Why did SOAP not work between MS and Java?

jdbernard|8 years ago

SOAP is a very complicated spec, and intended to be used to automatically generate bindings in whatever language you're using base in the service definition fine (WSDL). It's not intended to be human-readable.

So to provide a SOAP framework you need to not only provide all the plumbing for dealing with the actual messages, but all the rolling to auto-generate the client library for an API. The whole mechanism is very complex and there were lots of places where the spec was not specific enough, or the implementations had slightly different opinions about interpretation.

Then on top of that, Microsoft for a good while purposefully deviated from the spec to provide "enhancements" that other implementations had to reverse engineer to be compatible.

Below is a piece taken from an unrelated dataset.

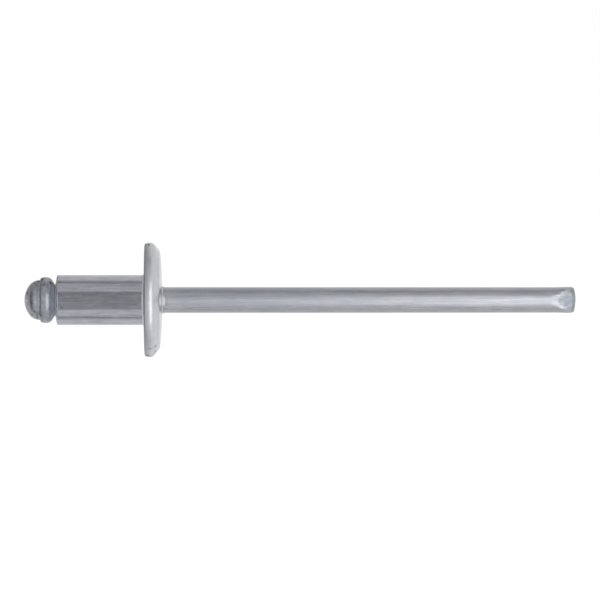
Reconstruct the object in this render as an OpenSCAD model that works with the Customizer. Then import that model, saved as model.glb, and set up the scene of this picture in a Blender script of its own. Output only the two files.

Then on to of that you had a whole raft of extensions to the spec like WS-Security, WS-Reliability, and (ironically for a "standard") WS-Interoperability. The chances that all of those specific extensions worked across different implementations was even more remote.

So, there were two big reasons in my opinion, that SOAP failed and REST shined:

1. The only way you could really trust that your SOAP client would generate compatible bindings for an API is if you wrote the API. This defeats the purpose of having public APIs. The author's complaint about REST implementation taking hours when his known tools take minutes rings hollow to me because I've spent weeks trying to get two simple SOAP systems communicating.

2. SOAP reinvents the wheel in a much more complicated fashion. Mant of those WS-* extensions were written to provide things that you already get if you embrace the existing networking stack (TCP/IP, HTTP, etc.). SOAP was trying to be transport-agnostic, so it ignored the existing stack and had to reinvent most of it itself. One of the key principles of REST is to embrace HTTP and let the existing system do with for you.

For example, SOAP used POST requests for everything. So all the tools that work with HTTP requests on the wire have to be rewritten to understand SOAP semantics instead of just looking at the request method.

Most of the use-cases in practice of WS-Security is covered by TLS/SSL. Theoretically WS-Security provides more flexibility, and can handle use-cases that TLS/SSL can't, but in practice it leads to over-complicated and less-secure systems.

WS-Reliability exists because you might use SOAP over something that isn't TCP. Most of the guarantees WS-Reliability gives you could have gotten for free if you entrance TCP.